Filistin -öncesi bir yana- son 75 yıldır devamlılık gösteren siyonist imha ve işgal politikasıyla yüzyüzedir. Türkiye’nin yeni kuşakları dahi olasıdır ki Sabra-Şatilla katliamını duymuşlar ya da bir yerlerden okumuşlardır. Filistin topraklarının 1948’den beri adım adım işgal edilip Yahudi yerleşimcilerin yerleştirildiği; buna karşı çıktıklarında ise havadan-karadan bombalanarak yıldırılmaya çalışıldıkları biliniyor. Filistin halkı yüzyıla az biraz kala geçen tüm zamanlarda imhayla, zorbalıkla, kan ve terörle sindirilip boyun eğmeye; topraklarına el konup yersiz-yurtsuz bırakılmaya çalışıldı. Filistinli çocukların İsrail ordusunun tanklı toplu-makineli tüfekli saldırıları karşısında taş atarak direnmeye, büyükleri öldüğünde yerine kendileri geçmeye çalıştıklarını, İsrail’in katliamları ve devamlılık gösteren işgalinin arkasında sıraya giren Batılı emperyalist haydut takımı da Türkiye’nin ikiyüzlü-riyakar din istismarcıları da bilirler. Hamas’ı ortaya çıkaran koşulları hazırlayanlar, Hamas’ın Filistin demokratik hareketini bölücü eylemlerini destekleyenler de aslında, sorumluluk düzeyleri değişmekle birlikte Amerikan-İngiliz emperyalistleri başta olmak üzere Batılı emperyalistler ile bölgedeki iş birlikçi devlet yönetimleri oldular.
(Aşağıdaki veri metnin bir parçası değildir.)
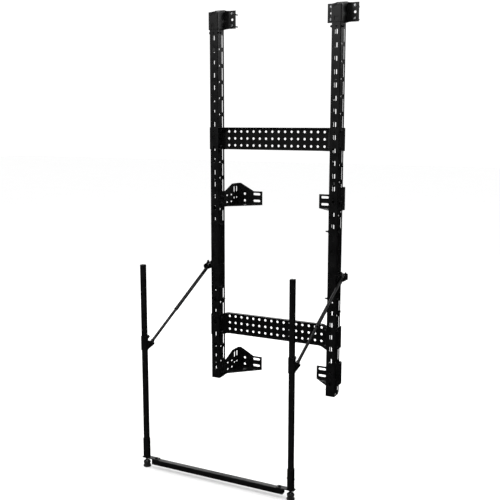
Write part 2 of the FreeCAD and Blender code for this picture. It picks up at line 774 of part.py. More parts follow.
def strut_bracket():
    """Bracket on an upright's outer side, with two ears for the strut's pivot bolt."""
    base_x = outer_x + hanger_gap
    inner_ear = strut_x - ear_inner_half
    outer_ear = strut_x + ear_inner_half
    base = hanger_plate(upright_front_y + 3, hanger_back_y, base_x, base_x + hanger_wall)
    ears = [hanger_plate(hanger_front_y, hanger_back_y, inner_ear - ear_wall, inner_ear),
            hanger_plate(hanger_front_y, hanger_back_y, outer_ear, outer_ear + ear_wall)]
    web = box(base_x, outer_ear + ear_wall, hanger_back_y - hanger_wall, hanger_back_y,
              hanger_bottom_z, hanger_shoulder_z)
    shape = base.fuse(ears + [web]).removeSplitter()
    reach = outer_ear + ear_wall - inner_ear + ear_wall
    start = V(inner_ear - ear_wall - 1, strut_top_y, strut_top_z)
    cutters = [rod(m8_r + pivot_fit, start, X_AXIS, reach + 2)]
    for rise in (-hanger_screw_rise, hanger_screw_rise):
        centre = V(base_x - 1, strut_top_y, strut_top_z + rise)
        cutters.append(rod(m6_hole_r, centre, X_AXIS, hanger_wall + 2))
    return cut_all(shape, cutters)


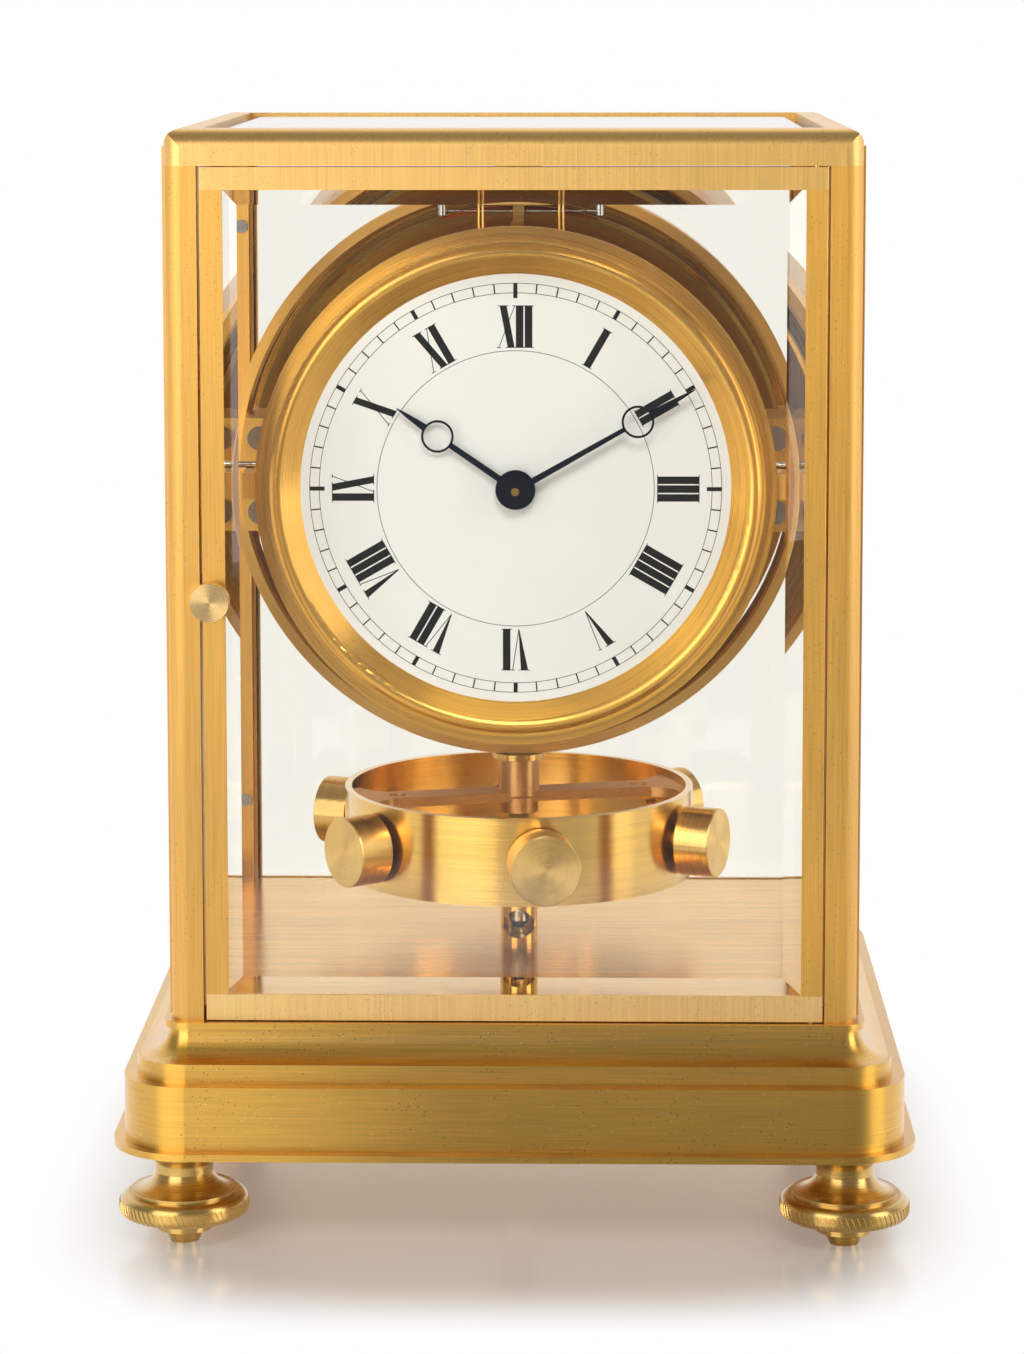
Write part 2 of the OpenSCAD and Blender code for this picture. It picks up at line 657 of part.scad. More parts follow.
// The movement: two plates with pillars, carried by the shield plate
front_plate_y = -36;
back_plate_y = shield_y - plate_t;
plate_w = 62;
plate_h = 66;
pillar_places = [[-26, -28], [26, -28], [-26, 28], [26, 28]];
module movement_plates() color(pale_brass) difference() {
    union() {
        turned(front_plate_y) linear_extrude(plate_t) rounded(plate_w, plate_h, 6);
        turned(back_plate_y) linear_extrude(plate_t) rounded(plate_w, plate_h, 6);
        for (p = pillar_places) at_dial(p[0], p[1], front_plate_y + 1) {
            cylinder(r = 2.5, h = back_plate_y - front_plate_y);
            translate([0, 0, 5]) cylinder(r = 3.4, h = 8);
        }
        for (a = [90, 210, 330]) at_dial(28 * turn(a)[0], 28 * turn(a)[1], dial_y + dial_t)
            cylinder(r = 1.6, h = front_plate_y - dial_y - dial_t + 1);
    }
    for (p = [[0, 0], third_at, escape_at, barrel_at, motion_at, pallet_at])
        at_dial(p[0], p[1], front_plate_y - 1) cylinder(r = 1 + fit, h = 30);
    at_dial(0, 0, front_plate_y - 1) cylinder(r = 1.5 + fit, h = plate_t + 2);
}

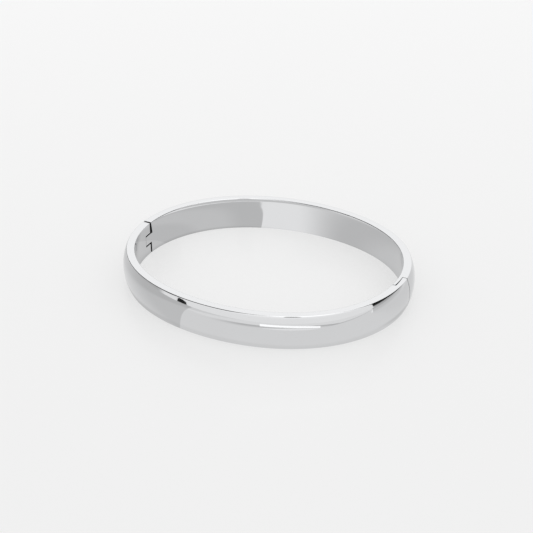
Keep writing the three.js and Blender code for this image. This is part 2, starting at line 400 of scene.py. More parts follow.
def pin_hole(radius, z_high):
    outline = arc_points((PIN_X, PIN_Y), radius, 0, 2 * math.pi, ARC_SEGMENTS)[:-1]
    return prism("cutter", outline, -FAR, z_high)


# ---------------------------------------------------------------- catch cutters
def end_curve(y):
    """How far the oval's end has curved back at y."""
    end_radius = (INNER_WIDTH / 2) ** 2 / (INNER_LENGTH / 2)
    return y * y / (2 * end_radius)


def lap_face_x(y, gap):
    return LAP_FACE_X + gap - end_curve(y)


def lap_gap(y):
    along = (LAP_START_Y - y) / (LAP_START_Y - LAP_END_Y)
    return LAP_GAP_ROOT + (LAP_GAP_TIP - LAP_GAP_ROOT) * along


def skin_outline():
    """All that the front half gives up at the catch, leaving its outer skin."""
    tip_y = LAP_END_Y - LAP_SEAM
    points = [
        (LAP_FACE_X + FAR, LAP_START_Y),
        (LAP_FACE_X + FAR, FAR),
        (LAP_FACE_X - FAR, FAR),
        (LAP_FACE_X - FAR, tip_y),
    ]
    points += [(lap_face_x(y, 0), y) for y in np.linspace(tip_y, LAP_START_Y, LAP_FACE_POINTS)]
    return points


def back_catch_outline():
    """All that the back half gives up at the catch, leaving its inner tongue."""
    seam_y = LAP_START_Y + LAP_SEAM
    points = [
        (LAP_FACE_X - FAR, LAP_END_Y),
        (LAP_FACE_X - FAR, -FAR),
        (LAP_FACE_X + FAR, -FAR),
        (LAP_FACE_X + FAR, seam_y),
    ]
    for y in np.linspace(seam_y, LAP_END_Y, LAP_FACE_POINTS):
        points.append((lap_face_x(y, -lap_gap(y)), y))
    return points


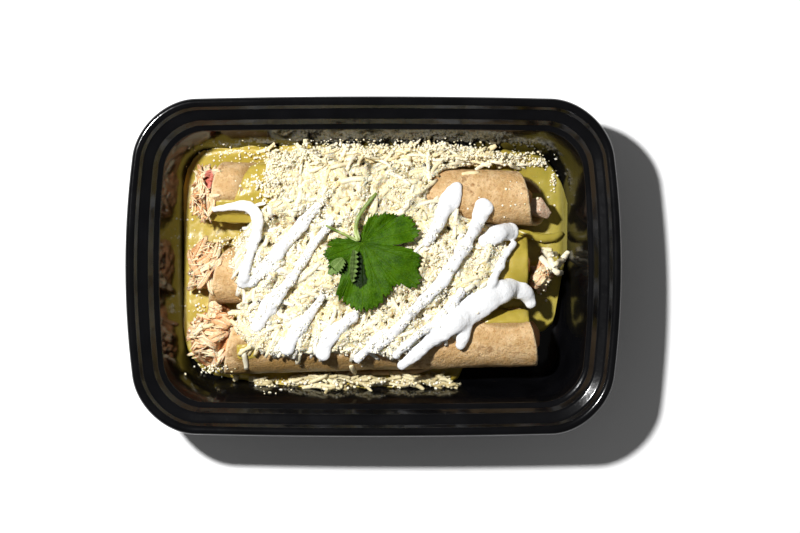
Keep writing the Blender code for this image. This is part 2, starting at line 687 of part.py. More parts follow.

Şimdi Netanyahu, “Ortadoğu’yu tümden değiştireceğiz”; savaş bakanı, “Gazze’yi sileceğiz!” diye ilan eder ve Gazze’nin harabeye çevrilmesi için bombardımanı sürdürürken, ABD savaş gemilerini ve savaş malzemesiyle, İngilizler ve Batılı diğer emperyalistler topyekun İsrail’in yanında saf tutmuş durumda, Arap şehleri ve kralları suskun, Türkiye egemenleriyle devlet yöneticileri “itidal tavsiyesi”yle meşguller. İslam din tacirliğiyle kitleleri etkileme ve sermaye çıkarlarına bağlı tutmaya çalışan türlü-çeşitli kurum, tarikat-cemaat, yazar-politikacı takımı ise riyakarlığı sürdürmektedir. Ara buluculuğa soyunduğunu ilan eden Erdoğan iktidarı ise İsrail’in zulmünden söz eden yandaş gazetecileriyle birlikte İsrail saldırısına karşı somut-gerçek herhangi bir yaptırımın lafını dahi etmemektedir. Aksine İsrail ile çeşitli alanlarda iş birliği anlaşmaları geçerli olmaya devam ediyor. Türkiye’nin şoven milliyetçileri ise Kürt sorununda olduğu üzere Filistin sorununda da en gerici politikalara yedeklenmiş şekilde hareket etmektedir. Batı’nın ve bölgenin “seküler” ve güya ilerici aydınlarının çoğunluğu da şiddeti doğuran ve besleyen kaynaklara, nedenlerine, yönlendirici politikalarına bakmaksızın ve kuşkusuz ne insani ne de politik olarak desteklenebilir-onaylanabilir olmayan eylemleri kıstas alarak ve sanki İsrail’in yaptığı terör değil de bayram nümayişleriymiş gibi, ‘Hamas terörü’yle oturup ‘Hamas terörü’yle kalkmayı marifet saymaktadır. Türkiye ve bölge ülkeleri halkları başta olmak üzere işçi ve emekçilerin ve ilerici aydınların bütün bu ikiyüzlü-riyakar ve gerici politik tutumları reddetmeleri ve IŞİD’vari şiddet ve vahşeti sadece Hamas’ın hanesine yazıp siyonist işgalcinin on yıllardır sürdürdüğü daha kapsamlı, daha büyük vahşetleri, Batılı propaganda merkezlerinin öne çıkardıkları günün seçilmiş görüntülerine kurban etmemeleri gerekmektedir.
Savaşın durması, İsrail’in işgal ettiği tüm topraklardan çekilmesi, Filistinlileri göçe zorlayan Yahudi yerleşimciliği politikasının durdurulması, Filistin halkının özgürce yaşam hakkının emperyalistler, bölge gerici devlet yönetimleri ve siyonist yayılmacı İsrail tarafından tanınması sorunun çözümü için şarttır. Bunun böyle olduğu onlarca yıldır süren çatışmalar tarafından da gösterilmiştir. İşçiler başta olmak üzere dünya ve bölge halkları, ilerici aydınlar, düzene teslim olmamış sendikacılar, Filistinli kuşakları birbiri ardına kıran siyonist barbarlığa karşı çıkmalı, kitlesel katliamlara neden olan saldırıların durdurulması için harekete geçmelidir. Sermaye-devlet politikasının ikiyüzlülüğü görülmeli, ona aldanmamalı, halkların kardeşliği öne çıkarılmalıdır.